The seller's representative may choose to take a camera with him and take photographs so as to record the position and condition of the goods at the buyer's premises. He may also take a pack of labels with him which, with the consent of the Insolvency Practitioner's representative, he can attach to the goods to mark the goods as the property of the seller.

It is unlikely that the Insolvency Practitioner's representative would be willing to agree the seller's claim on the day of the preparation of the inventory. It is possible that other sellers will attempt to make a claim to the same goods. It is also possible that the Insolvency Practitioner needs the goods in order to carry on trading.

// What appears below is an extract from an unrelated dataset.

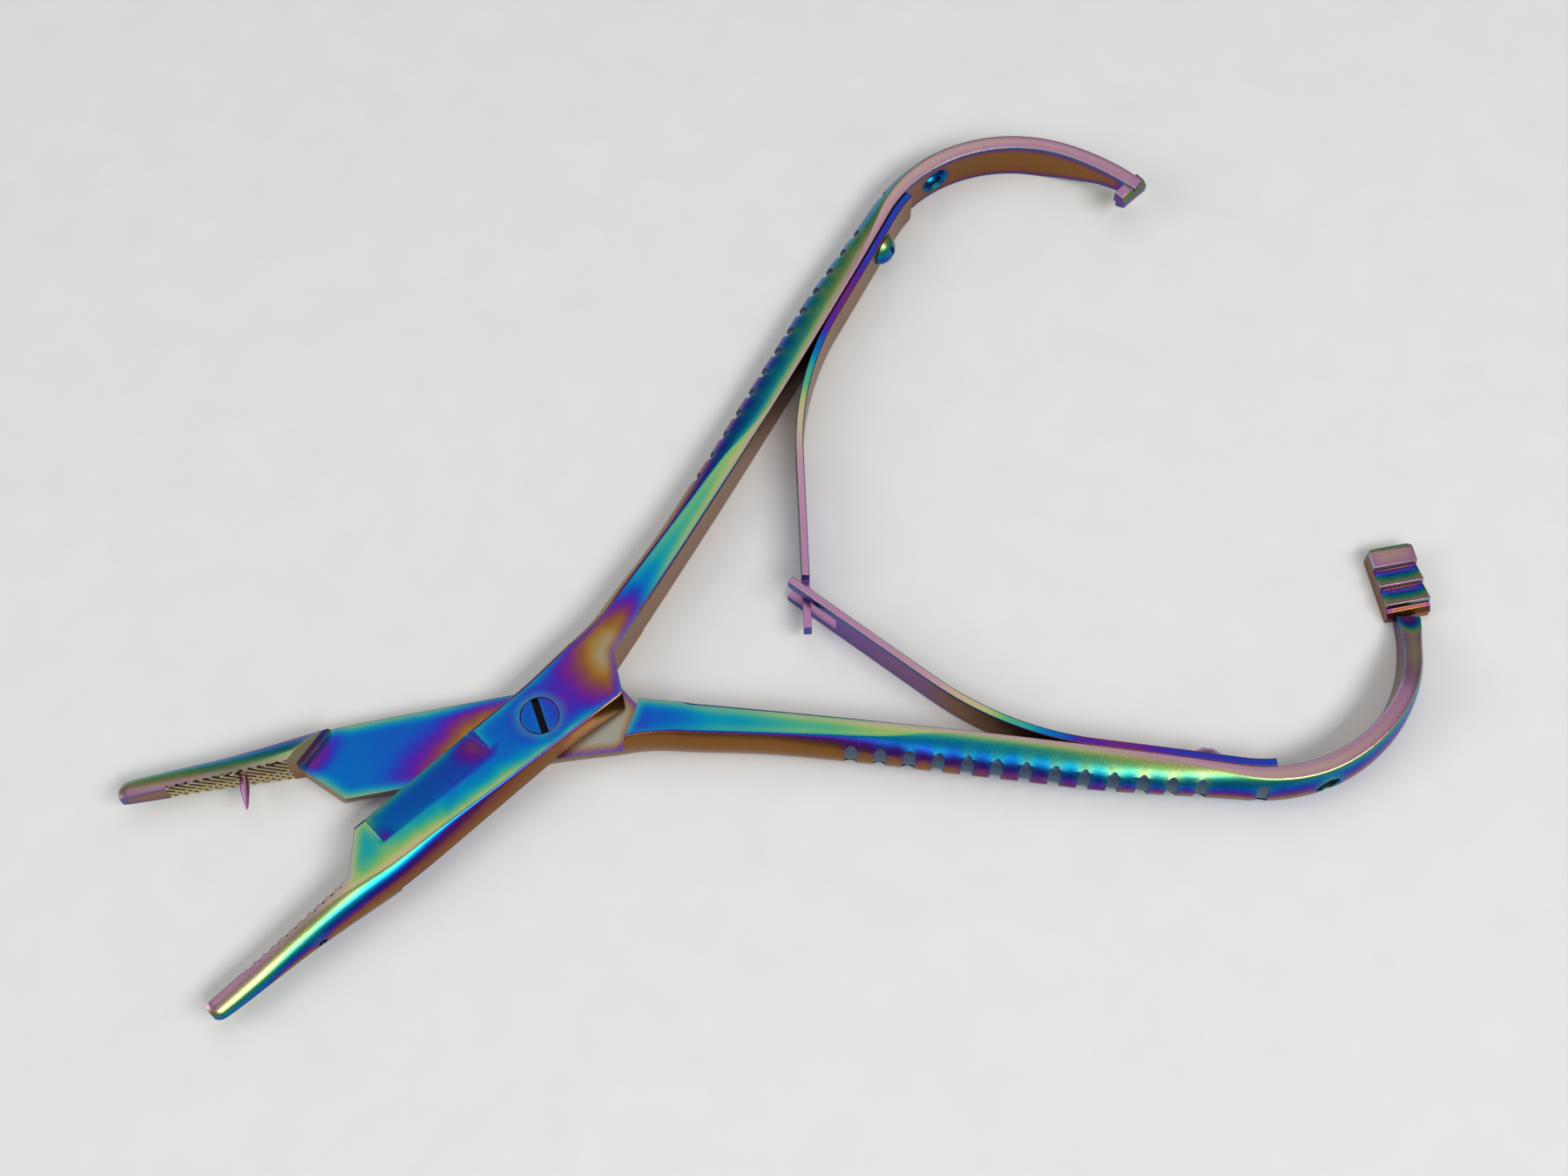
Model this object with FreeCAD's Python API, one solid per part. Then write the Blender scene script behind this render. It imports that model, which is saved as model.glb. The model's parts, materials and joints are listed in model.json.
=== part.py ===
import FreeCAD, Part
import math
import os
from FreeCAD import Vector

# Hemostat forceps with squeeze handles, millimetres.
# The pivot axis is Z through the origin, the two arms open evenly about +X, the handles
# point along +X and the jaws along -X. The forceps lies on the plane z = 0.
# Both arms are drawn closed, with arm A's handle on the +Y side, and then swung open.
# Arm B is arm A turned half a turn about the X axis, with its own jaw and handle ends.

# Stock and opening
HEIGHT = 5.6                 # thickness of the flat stock, top to bottom
OPEN_HALF = 16.0             # degrees each arm swings from closed to its resting place
LAP_GAP = 0.06               # running clearance between the two lapped halves
STOP_GAP = 0.25              # clearance at the lap's shoulders when closed
JAW_GAP = 0.10               # clearance between the clamping faces when closed

# Lap joint and blades
LAP_FRONT = 9.8              # pivot to the handle shoulder, square to it
SHOULDER_ANGLE = 30.0        # degrees the handle shoulder leans from square
JAW_ROOT = 27.5              # pivot to the jaw root, along the clamping face
BOX_FRONT_WIDTH = 4.9        # half width at the handle end of the lap
BOX_WIDTH = 4.2              # half width at the pivot, on the jaw's side
BOX_FAR_WIDTH = 4.4          # half width at the pivot, on the blade's side
BOX_RIDGE = 3.85             # half width of the flat top at the pivot
BLADE_RIDGE = 2.5            # half width of the flat top along the blades
ROOT_WIDTH = 4.1             # half width between the blade and the jaw
ROOT_FLAT = 2.2              # half width of the flat top between the blade and the jaw
SIDE_CROWN = 0.6             # side bulge past the flat top
BLADE_REACH = 4.5            # cutting edge past the clamping face
BLADE_START = 6.5            # pivot to the grind's shoulder
BLADE_LENGTH = 15.4          # length of the ground bevel
BLADE_LAND = 0.45            # clamping face to the top of the bevel
EDGE_THICKNESS = 0.3         # thickness left at the cutting edge

# Jaws
JAW_LENGTH = 47.2            # pivot to the tip
JAW_ROOT_THICKNESS = 3.6
JAW_MID_THICKNESS = 2.8
JAW_TIP_THICKNESS = 2.3
JAW_TIP_HEIGHT = 2.4
JAW_MID_HEIGHT = 4.0
JAW_SWELL = 0.3              # jaw stands this much over an even taper near its root
JAW_RIDGE = 0.4              # half width of the flat top along the jaw
ROOT_RIDGE = 1.4             # half width of the flat top at the jaw's root
ROOT_BEVEL_LENGTH = 1.2      # bevel over the jaw's root, along the clamping face
ROOT_BEVEL_DEPTH = 1.0
TIP_ROUND = 1.2              # length of the rounded tip
TIP_NOSE = 0.7               # thickness and height lost in the rounded tip
PAD_LENGTH = 5.2             # smooth pad at the tip
SERRATION_PITCH = 1.25       # groove to groove along the jaw
SERRATION_WIDTH = 0.62
SERRATION_DEPTH = 0.26
SERRATION_MARGIN = 1.0       # jaw's root to the last groove

# Cleaning pin in jaw B and its hole in jaw A
PIN_FROM_TIP = 13.6          # jaw's tip to the pin
PIN_RADIUS = 0.55
PIN_LENGTH = 3.6             # standing out of the clamping face
PIN_SEAT = 1.6               # pressed into the jaw
PIN_TIP_RADIUS = 0.12
PIN_CLEARANCE = 0.4

# Handles
SPLAY = 16.4                 # degrees of the shank's inner face at the lap
BOW = 3.2                    # degrees the shank bows outward along its length
SHANK_LENGTH = 67.6          # inner face, from the crotch to the bend
BEND_RADIUS = 17.8           # inner face of the bend
BEND_TURN = 85.6             # degrees
CURL_RADIUS = 32.0
CURL_END_Y = 4.0             # curl's end to the closed centre plane
CROTCH_Y = 0.1               # inner face off the closed centre plane at the crotch
SHANK_THICKNESS = 4.6
WAIST_THICKNESS = 4.0
GRIP_THICKNESS = 4.2
HOLE_THICKNESS = 2.9
CURL_THICKNESS = 2.5
END_THICKNESS = 2.0
SHANK_FLAT = 3.5             # width of the flat top next to the lap
GRIP_FLAT = 0.35
CURL_FLAT = 1.9

# Grooves in the outer face of each handle
GROOVE_COUNT = 13
GROOVE_FIRST = 35.0          # pivot to the first groove
GROOVE_PITCH = 3.25
LAST_GROOVE = 80.7           # pivot to the single groove past the row
GROOVE_WIDTH = 1.4
GROOVE_HEIGHT = 4.2
GROOVE_DEPTH = 0.45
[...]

It is likely that the Insolvency Practitioner will continue trading the business if the buyer is in receivership or in administration. It is unlikely that the Insolvency Practitioner will carry on trading the business if the buyer is in liquidation.

If the buyer is in receivership and the seller is willing to allow the receiver to use or to sell the goods listed in the inventory, then it is likely that the receiver will be prepared to give an undertaking to pay for the goods he uses at the invoiced price or to return them in the event that they are not needed, in either case provided that the retention of title claim is valid.

If the buyer is in administration, then the seller is prevented, by Section 11 of the Insolvency Act 1986, from taking steps to repossess the seller's goods. However, the seller should still identify the seller's goods and prepare an agreed inventory, because if an administrator disposes of goods that are the subject of a valid reservation of title claim, the seller's claim attaches to the proceeds of the disposal of those goods.